1930, im Jahr ihrer Heirat, kaufen Cords das Restaurant am Alten Markt. 1933 kam die Familie gerade von der Beerdigung des Schwagers, der eine Gaststätte in der Friedrich-Ebert-Straße führte, gleich neben der Großen Stadtschule. Plötzlich rief irgendwer „Hitler ist dran!“ Die Konsequenzen ahnte von den Trauernden niemand. Fünf Jahre später liegt Charlotte Cords mit Grippe im Bett, da kommt ihr Mann ins Zimmer gestürmt und ruft, „sie zerdeppern den Juden ihre Geschäfte“. An der Schwertfeger- Ecke Kaiserstraße hat ein jüdischer Herr namens Levi sein Geschäft für Herrenkleidung, was aus ihm geworden ist, ob noch rechtzeitig ausgewandert oder von den Nazis ermordet, weiß Charlotte Cords nicht. Sie erinnert sich auch an eine jüdische Hut-Macherin – „Ich war Hut-Fan“ – die zum Anmessen ins Restaurant kam. Die Frau wohnte in der Kastanienallee, das wusste sie und auch, dass ihr Mann im Konzentrationslager war. Was mag sie wohl gedacht haben, als sie sah, was auch Charlotte Cords sah? Juden, die nicht mehr laufen konnten, und daher auf Schubkarren über den Alten Markt gefahren wurden, zum Bahnhof. Ihre Tochter Rita, die ihr heute täglich das Mittagessen kocht, bringt Charlotte Cords 1939 zur Welt. Drei Töchter wird sie haben; „Gott sei dank Töchter“, sagt ihr Schwiegervater, „und kein Kanonenfutter“.

Die erste Katastrophe trifft die Cords am 10. Januar 1940. Es brennt im Restaurant, eine Mieterin im Haus war unvorsichtig. Bei 27 Grad unter Null frieren den Feuerwehrleuten die Wasserrohre ein. Charlotte Cords verteilt Rum zum Aufwärmen. Die Potsdamer Zeitung berichtet über den Brand und vermeldet, „eine Frau wird vermisst“. Charlotte Cords: „Das war ich.“ Zunächst war nicht bemerkt worden, dass sie den Flammen noch rechtzeitig entfliehen konnte.

Eineinhalb Jahre später, am 1. September 1941, öffnet das Restaurant wieder, diesmal unter dem Namen „Zum Mecklenburger“. Die Rentnerin erinnert sich noch an den neuen, modernen, 27 Zentner schweren Herd, der eingebaut wurde und 6000 Mark kostete – „ein Vermögen“. Ihr Mann ist im Krieg, Charlotte Cords führt das Restaurant: „Von morgens bis abends habe ich meinen Mann gestanden“. Das Restaurant ist beliebt, viele Reisende aus Berlin kommen extra, um im „Mecklenburger“ zu speisen. Doch durch die Währungs-Kapriolen nach dem Krieg verlieren Cords alles, „eine Viertel Million Mark“, sagt sie.

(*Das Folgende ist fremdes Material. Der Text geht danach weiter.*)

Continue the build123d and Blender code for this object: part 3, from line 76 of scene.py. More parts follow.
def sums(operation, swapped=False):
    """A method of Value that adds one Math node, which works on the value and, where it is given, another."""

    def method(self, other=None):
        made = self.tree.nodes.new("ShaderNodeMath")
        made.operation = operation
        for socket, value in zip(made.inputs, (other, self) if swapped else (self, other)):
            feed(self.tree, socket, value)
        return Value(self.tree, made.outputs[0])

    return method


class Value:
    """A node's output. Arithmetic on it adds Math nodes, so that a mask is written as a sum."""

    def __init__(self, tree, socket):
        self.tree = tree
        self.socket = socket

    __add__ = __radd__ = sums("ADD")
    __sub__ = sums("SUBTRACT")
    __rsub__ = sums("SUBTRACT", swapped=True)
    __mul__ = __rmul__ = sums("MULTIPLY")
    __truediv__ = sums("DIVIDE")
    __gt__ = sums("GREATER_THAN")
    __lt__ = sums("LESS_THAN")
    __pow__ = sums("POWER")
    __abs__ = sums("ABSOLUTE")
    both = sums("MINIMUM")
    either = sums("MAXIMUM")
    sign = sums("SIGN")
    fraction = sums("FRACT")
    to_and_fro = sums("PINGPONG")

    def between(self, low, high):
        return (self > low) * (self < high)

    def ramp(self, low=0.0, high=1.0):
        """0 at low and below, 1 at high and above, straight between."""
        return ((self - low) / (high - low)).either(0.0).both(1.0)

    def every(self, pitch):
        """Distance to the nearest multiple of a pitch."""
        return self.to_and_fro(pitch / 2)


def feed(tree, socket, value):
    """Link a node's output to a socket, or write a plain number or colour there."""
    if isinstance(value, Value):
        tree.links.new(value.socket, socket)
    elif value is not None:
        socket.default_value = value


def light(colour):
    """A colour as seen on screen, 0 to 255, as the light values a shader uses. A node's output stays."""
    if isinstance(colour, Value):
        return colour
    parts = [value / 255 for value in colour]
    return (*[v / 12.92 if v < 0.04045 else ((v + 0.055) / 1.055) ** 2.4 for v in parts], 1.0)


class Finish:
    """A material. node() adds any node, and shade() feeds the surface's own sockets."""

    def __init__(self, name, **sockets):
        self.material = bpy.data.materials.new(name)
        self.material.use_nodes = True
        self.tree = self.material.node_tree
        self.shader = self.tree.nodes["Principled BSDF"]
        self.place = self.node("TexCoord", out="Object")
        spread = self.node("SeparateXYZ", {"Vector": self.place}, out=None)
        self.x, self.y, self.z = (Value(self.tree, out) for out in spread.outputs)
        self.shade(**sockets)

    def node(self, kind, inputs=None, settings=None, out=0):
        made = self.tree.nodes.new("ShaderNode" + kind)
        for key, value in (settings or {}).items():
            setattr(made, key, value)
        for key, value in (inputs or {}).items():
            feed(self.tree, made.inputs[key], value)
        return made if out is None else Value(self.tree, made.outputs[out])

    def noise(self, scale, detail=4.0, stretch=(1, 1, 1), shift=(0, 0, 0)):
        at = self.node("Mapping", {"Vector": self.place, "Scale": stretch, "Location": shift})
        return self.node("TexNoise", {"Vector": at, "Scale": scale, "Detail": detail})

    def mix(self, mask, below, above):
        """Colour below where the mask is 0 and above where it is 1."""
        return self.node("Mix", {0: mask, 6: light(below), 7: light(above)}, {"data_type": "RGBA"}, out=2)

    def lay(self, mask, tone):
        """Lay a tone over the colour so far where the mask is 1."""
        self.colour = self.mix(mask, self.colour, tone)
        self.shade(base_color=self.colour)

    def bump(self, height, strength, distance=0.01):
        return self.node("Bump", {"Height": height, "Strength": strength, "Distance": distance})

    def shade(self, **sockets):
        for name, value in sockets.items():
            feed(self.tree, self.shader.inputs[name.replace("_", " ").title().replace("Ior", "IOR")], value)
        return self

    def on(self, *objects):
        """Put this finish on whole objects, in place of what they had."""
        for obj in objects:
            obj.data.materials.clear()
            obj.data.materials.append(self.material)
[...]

Dass es der Tag der zweiten Katastrophe würde, wussten sie nicht, so lange es noch hell war. Das Inferno am 14. April 1945 begann um 22 Uhr 16. Englische Bomber warfen 1700 Tonnen Bomben auf den Bahnhof und das Stadtzentrum. „Alles brannte lichterloh“, erinnert sich sogar Rita, die Tochter, damals sechs Jahre alt. Auch der Alte Markt 16 wird getroffen, mit nassen Tüchern oder Gasmasken vor dem Gesicht flieht die Familie in die Dortustraße, zur Schneiderei Nobel.

Johann Cords überlebt den Krieg und auch die Kriegsgefangenschaft. Abgemagert steht er eines Tages vor ihr; sie war in Bornstedt, wo Cords ein Grundstück haben, gerade beim Kartoffelschälen. Nach 1945 betreiben Johann und Charlotte Cords mehrere Restaurants, darunter die Sportlerklause in Bornim. 1969 stirbt ihr Mann; ein Foto auf ihrem Schrank zeigt ihn an einem Tisch sitzend, bei ihrem gemeinsamen Urlaub in Tirol.

100 Jahre wird Charlotte Cords am Montag. Geblieben ist ihre Leidenschaft zum Sport, nun speziell zum Fußball. Wer vergessen hat, wann ein Spiel im Fernsehen übertragen wird, kann die Dame fragen, sie weiß es. Und auch das zu hören erfreut im WM-Jahr: Wie wird man so alt? Antwort: Ab und zu ein Bier, gelegentlich ein Schnäpschen und zum Mittag gerne auch mal ein Eisbein.